That's an okay toy project, but you shouldn't expect too much from it. Dozens (or hundreds!) of functionals have been fit to experimental data over several decades with varying success. You didn't specify what property you would be looking at; however, one of the key problems in the fitting effort is that depending on the property, the experiments may be quite far from the calculation.
Single-point energies are the easiest target, since they are comeasurable between wave function theory and density functional theory. But, this problem has already been solved, starting out with Truhlar's functionals and finishing with the tour de force by Mardirossian and Head-Gordon, in which billions of functional forms were fit to a huge dataset of high-level (i.e. coupled-cluster) data, and the most predictive functional forms were chosen; even their most sophisticated functionals contain few parameters. (They also do a good job of testing the functionals with molecules that don't appear in their training set.) You should definitely have a look at their work on the wB97X-V Phys. Chem. Chem. Phys. 16, 9904 (2014), B97M-V J. Chem. Phys. 142, 074111 (2015), and wB97M-V
J. Chem. Phys. 144, 214110 (2016) functionals, as well as the double hybrid wB97M(2) functional J. Chem. Phys. 148, 241736 (2018).

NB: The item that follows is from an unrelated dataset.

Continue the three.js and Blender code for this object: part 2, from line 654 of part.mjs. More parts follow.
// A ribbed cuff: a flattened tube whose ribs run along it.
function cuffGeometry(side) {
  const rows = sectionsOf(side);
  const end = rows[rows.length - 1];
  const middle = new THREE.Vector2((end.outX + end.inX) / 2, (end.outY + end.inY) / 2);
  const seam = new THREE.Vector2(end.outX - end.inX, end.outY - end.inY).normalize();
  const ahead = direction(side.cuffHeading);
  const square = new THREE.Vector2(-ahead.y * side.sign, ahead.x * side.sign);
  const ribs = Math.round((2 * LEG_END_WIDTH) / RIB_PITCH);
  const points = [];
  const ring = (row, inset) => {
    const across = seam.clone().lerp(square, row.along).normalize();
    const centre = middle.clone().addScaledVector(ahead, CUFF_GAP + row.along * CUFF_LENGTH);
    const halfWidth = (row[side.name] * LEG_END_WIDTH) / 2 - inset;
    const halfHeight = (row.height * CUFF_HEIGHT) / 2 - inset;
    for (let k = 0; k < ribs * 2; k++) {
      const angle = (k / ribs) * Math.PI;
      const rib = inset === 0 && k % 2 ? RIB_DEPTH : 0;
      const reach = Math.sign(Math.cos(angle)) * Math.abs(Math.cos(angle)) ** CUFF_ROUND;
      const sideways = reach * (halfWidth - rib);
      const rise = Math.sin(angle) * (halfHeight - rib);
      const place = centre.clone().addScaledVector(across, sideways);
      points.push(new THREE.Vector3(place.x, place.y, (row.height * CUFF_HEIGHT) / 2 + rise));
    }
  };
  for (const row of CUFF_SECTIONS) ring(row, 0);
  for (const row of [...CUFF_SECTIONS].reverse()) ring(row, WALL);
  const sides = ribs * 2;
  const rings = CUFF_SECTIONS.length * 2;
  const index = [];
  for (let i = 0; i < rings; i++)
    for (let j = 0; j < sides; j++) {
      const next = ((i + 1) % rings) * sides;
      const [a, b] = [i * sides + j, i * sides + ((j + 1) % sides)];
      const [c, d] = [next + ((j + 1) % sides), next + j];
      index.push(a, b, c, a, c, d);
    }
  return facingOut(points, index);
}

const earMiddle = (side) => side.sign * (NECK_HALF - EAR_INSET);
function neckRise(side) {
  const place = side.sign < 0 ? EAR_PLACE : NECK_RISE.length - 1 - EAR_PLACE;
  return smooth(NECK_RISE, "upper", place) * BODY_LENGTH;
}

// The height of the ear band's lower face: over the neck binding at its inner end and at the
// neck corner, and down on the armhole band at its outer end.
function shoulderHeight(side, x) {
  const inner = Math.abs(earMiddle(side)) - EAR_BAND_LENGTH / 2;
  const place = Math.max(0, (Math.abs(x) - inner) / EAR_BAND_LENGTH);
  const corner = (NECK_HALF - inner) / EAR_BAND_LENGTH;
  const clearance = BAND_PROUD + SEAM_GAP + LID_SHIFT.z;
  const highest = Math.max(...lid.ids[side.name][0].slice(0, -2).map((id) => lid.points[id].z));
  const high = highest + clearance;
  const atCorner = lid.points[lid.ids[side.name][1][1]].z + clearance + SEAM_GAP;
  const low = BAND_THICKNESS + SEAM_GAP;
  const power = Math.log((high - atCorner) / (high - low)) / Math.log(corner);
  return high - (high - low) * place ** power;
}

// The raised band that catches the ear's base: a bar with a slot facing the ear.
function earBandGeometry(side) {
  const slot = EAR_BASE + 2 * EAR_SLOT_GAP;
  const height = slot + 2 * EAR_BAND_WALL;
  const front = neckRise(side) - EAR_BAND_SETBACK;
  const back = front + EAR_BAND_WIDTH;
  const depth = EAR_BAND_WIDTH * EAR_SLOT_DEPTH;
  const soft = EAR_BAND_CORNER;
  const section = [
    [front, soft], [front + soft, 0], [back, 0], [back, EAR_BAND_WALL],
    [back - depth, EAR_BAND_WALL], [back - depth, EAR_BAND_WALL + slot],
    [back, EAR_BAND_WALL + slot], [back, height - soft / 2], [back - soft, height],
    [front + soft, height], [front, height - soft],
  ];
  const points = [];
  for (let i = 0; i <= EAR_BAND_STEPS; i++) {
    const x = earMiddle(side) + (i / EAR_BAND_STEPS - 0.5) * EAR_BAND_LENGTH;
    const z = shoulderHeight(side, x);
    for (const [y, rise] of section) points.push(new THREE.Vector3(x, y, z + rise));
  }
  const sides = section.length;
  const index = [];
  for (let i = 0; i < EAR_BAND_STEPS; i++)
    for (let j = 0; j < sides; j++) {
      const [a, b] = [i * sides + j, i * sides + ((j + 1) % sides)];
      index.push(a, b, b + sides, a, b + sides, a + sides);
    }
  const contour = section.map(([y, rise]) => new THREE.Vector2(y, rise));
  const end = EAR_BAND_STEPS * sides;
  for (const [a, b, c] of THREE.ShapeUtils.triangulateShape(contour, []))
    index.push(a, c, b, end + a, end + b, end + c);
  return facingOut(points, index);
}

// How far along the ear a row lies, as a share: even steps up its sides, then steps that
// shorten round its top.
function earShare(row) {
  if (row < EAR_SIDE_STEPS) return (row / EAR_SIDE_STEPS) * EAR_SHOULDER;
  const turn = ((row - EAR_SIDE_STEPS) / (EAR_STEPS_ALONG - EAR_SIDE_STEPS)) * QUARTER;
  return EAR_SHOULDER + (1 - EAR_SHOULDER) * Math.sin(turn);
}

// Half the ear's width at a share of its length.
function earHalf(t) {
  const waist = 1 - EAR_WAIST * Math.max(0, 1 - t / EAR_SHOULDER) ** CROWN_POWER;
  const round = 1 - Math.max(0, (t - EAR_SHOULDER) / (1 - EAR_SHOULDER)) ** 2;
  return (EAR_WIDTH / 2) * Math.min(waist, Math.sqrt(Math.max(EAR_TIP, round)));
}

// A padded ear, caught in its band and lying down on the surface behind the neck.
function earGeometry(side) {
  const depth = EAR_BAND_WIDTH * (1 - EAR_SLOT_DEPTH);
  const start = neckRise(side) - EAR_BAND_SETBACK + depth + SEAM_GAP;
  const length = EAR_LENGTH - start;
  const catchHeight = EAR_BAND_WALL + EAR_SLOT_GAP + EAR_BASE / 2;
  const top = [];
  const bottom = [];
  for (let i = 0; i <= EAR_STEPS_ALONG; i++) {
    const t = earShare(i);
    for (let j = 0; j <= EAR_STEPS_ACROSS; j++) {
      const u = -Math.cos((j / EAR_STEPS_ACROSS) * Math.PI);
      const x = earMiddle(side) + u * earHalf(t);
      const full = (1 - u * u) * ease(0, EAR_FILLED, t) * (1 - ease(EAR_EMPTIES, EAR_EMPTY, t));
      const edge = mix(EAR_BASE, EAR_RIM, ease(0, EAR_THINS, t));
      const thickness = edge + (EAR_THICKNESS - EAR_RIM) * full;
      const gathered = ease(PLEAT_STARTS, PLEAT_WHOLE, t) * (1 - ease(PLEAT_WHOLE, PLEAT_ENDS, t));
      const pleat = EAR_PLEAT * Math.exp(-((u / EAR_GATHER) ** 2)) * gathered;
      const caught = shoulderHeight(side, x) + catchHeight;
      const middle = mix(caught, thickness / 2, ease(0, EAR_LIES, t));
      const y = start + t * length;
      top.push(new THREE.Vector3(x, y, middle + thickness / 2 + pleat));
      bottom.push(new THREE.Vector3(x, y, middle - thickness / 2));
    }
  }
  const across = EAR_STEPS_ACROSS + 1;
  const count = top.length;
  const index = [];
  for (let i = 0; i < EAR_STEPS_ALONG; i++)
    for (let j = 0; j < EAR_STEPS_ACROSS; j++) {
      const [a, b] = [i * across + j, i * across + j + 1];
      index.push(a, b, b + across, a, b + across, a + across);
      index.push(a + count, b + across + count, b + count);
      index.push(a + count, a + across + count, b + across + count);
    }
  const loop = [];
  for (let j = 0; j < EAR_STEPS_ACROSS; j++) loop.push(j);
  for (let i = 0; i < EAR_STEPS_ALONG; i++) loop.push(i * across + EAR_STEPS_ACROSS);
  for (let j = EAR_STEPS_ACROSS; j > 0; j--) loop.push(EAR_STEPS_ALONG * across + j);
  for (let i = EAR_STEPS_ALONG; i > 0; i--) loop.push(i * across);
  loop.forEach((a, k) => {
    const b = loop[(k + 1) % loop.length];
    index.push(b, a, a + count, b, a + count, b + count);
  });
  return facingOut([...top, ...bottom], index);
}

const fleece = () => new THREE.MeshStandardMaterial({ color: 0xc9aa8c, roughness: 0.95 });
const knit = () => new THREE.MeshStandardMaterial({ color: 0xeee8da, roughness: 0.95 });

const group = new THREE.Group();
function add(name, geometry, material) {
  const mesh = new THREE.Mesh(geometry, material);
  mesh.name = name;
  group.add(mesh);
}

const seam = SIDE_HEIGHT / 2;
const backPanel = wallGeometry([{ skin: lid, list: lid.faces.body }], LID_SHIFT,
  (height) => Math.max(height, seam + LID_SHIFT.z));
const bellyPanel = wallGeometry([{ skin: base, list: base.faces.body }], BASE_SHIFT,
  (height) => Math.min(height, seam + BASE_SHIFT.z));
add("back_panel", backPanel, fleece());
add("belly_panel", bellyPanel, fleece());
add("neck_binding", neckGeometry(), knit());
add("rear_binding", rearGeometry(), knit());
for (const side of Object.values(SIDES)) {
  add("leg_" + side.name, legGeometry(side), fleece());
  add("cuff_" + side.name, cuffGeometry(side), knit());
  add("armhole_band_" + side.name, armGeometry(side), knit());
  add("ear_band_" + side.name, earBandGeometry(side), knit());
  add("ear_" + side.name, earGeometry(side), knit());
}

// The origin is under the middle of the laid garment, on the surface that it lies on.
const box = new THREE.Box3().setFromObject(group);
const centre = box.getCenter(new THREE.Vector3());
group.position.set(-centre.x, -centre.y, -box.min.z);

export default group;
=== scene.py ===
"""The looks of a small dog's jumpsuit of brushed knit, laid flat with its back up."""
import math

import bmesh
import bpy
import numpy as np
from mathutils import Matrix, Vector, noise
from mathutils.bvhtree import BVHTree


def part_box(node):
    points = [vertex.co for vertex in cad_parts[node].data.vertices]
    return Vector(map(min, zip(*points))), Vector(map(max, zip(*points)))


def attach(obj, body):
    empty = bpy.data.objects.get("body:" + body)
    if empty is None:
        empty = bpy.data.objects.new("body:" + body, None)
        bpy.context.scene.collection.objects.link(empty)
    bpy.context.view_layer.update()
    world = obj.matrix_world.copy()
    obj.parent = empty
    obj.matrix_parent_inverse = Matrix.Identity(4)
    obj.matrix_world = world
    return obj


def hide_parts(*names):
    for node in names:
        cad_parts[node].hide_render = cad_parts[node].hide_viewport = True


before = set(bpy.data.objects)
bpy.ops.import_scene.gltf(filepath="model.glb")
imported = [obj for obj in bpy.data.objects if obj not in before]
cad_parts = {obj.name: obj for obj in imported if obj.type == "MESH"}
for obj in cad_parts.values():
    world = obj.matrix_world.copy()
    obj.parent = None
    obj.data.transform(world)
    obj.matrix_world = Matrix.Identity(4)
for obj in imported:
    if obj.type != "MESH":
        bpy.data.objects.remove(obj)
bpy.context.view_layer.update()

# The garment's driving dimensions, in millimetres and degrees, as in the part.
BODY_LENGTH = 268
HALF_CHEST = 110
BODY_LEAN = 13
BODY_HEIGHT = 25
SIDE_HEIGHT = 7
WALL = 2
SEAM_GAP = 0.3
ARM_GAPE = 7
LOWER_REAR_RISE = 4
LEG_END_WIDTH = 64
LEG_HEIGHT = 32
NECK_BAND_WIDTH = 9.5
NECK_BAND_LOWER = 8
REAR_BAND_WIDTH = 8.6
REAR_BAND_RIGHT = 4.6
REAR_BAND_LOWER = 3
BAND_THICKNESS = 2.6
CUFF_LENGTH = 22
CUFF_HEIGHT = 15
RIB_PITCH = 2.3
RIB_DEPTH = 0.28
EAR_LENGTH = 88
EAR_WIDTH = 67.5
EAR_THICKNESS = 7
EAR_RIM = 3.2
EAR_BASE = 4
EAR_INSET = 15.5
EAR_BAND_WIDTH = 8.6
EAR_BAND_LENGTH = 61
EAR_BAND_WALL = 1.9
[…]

Anyway, the fitting procedure itself is quite simple. What you do is set up a functional form and make an initial guess for the parameters. You converge the wave functions with this functional, and calculate the energy and its derivatives with respect to the parameters in your functional for all of your molecules (this will probably require some heavy modifications to the quantum chemistry code). Next, you update the parameters by requiring that e.g. the root-mean-squared error is minimized for your molecular test set; if your parameters are linear then you get a matrix equation, if you have non-linear parameters you may end up having to do direct optimization with line searches and so on. Then, you recompute the wave functions, the energy and its derivatives for all your molecules, and re-fit. Once the parameters have converged, you're done.
The real problem is ensuring that what you're doing actually makes sense. You have to have a large training set of molecules, ensure that the functional is numerically stable i.e. doesn't exhibit pathological grid dependence (e.g. SCAN is terrible in this respect even though it's "from first principles"), and make sure that the accuracy is transferable. These are all things that have been screwed up in one way or another in many recent functionals, except the aforementioned ones.